:: INFORMATION PROVIDED

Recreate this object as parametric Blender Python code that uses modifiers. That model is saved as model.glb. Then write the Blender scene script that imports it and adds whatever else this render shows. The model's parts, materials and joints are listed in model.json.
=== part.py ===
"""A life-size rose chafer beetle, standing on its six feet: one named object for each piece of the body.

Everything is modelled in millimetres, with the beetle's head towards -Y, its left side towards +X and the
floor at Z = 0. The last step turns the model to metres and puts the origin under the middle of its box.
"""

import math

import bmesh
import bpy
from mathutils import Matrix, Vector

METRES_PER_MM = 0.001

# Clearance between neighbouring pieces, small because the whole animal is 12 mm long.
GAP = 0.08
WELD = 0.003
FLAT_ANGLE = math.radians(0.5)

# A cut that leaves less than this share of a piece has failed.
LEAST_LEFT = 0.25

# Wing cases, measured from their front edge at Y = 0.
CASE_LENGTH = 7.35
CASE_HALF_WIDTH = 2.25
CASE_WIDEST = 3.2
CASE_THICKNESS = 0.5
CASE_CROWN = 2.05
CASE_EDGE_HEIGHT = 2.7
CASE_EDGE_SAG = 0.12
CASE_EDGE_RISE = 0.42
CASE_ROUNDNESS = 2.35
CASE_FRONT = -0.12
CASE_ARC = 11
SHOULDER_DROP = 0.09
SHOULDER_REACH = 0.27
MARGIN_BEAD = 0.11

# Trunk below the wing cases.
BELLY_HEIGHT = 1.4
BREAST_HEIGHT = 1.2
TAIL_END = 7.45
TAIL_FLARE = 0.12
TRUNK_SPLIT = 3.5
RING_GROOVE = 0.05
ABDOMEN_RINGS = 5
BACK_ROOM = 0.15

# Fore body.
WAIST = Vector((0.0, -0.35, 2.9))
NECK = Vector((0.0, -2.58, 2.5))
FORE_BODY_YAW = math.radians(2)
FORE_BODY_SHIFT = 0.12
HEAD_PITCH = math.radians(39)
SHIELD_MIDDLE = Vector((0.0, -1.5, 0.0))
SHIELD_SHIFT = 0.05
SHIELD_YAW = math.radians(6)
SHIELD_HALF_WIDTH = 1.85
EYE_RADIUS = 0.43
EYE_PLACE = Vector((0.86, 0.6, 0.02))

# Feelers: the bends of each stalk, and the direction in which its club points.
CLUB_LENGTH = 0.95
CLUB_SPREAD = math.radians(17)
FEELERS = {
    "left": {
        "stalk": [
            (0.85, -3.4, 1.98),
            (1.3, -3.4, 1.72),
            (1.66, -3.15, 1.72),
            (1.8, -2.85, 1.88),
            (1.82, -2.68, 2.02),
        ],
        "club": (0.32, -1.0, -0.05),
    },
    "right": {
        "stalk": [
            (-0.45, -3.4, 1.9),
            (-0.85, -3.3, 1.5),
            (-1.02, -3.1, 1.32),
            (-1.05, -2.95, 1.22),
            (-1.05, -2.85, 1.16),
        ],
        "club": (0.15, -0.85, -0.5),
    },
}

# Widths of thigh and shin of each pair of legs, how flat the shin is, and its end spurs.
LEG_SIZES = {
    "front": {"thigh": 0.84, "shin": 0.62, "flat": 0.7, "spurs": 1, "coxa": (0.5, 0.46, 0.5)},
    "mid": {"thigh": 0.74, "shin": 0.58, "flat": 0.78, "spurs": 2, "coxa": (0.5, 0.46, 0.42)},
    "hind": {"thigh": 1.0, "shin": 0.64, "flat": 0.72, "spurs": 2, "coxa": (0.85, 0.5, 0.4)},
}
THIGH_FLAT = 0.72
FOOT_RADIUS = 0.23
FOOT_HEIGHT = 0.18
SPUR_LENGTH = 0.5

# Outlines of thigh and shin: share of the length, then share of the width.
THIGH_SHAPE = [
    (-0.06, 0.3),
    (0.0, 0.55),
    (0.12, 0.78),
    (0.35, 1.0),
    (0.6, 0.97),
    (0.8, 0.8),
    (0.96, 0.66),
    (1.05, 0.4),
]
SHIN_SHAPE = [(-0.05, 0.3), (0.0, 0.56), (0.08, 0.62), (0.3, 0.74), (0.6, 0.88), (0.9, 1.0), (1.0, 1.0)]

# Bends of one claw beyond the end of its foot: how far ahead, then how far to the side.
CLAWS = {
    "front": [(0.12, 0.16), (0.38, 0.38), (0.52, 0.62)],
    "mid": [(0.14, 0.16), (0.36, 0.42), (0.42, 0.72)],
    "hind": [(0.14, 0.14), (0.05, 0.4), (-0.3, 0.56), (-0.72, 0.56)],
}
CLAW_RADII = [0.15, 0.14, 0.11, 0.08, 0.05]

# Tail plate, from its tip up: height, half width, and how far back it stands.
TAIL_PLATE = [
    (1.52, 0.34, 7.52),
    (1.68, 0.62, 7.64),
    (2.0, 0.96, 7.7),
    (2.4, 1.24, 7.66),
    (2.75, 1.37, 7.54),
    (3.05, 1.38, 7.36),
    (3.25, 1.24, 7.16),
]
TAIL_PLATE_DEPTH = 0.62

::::

→ **WHAT YOU SHOULD DO**
Tally the lines above containing "that". Answer with the count only.

→ **FINAL RESULT**
2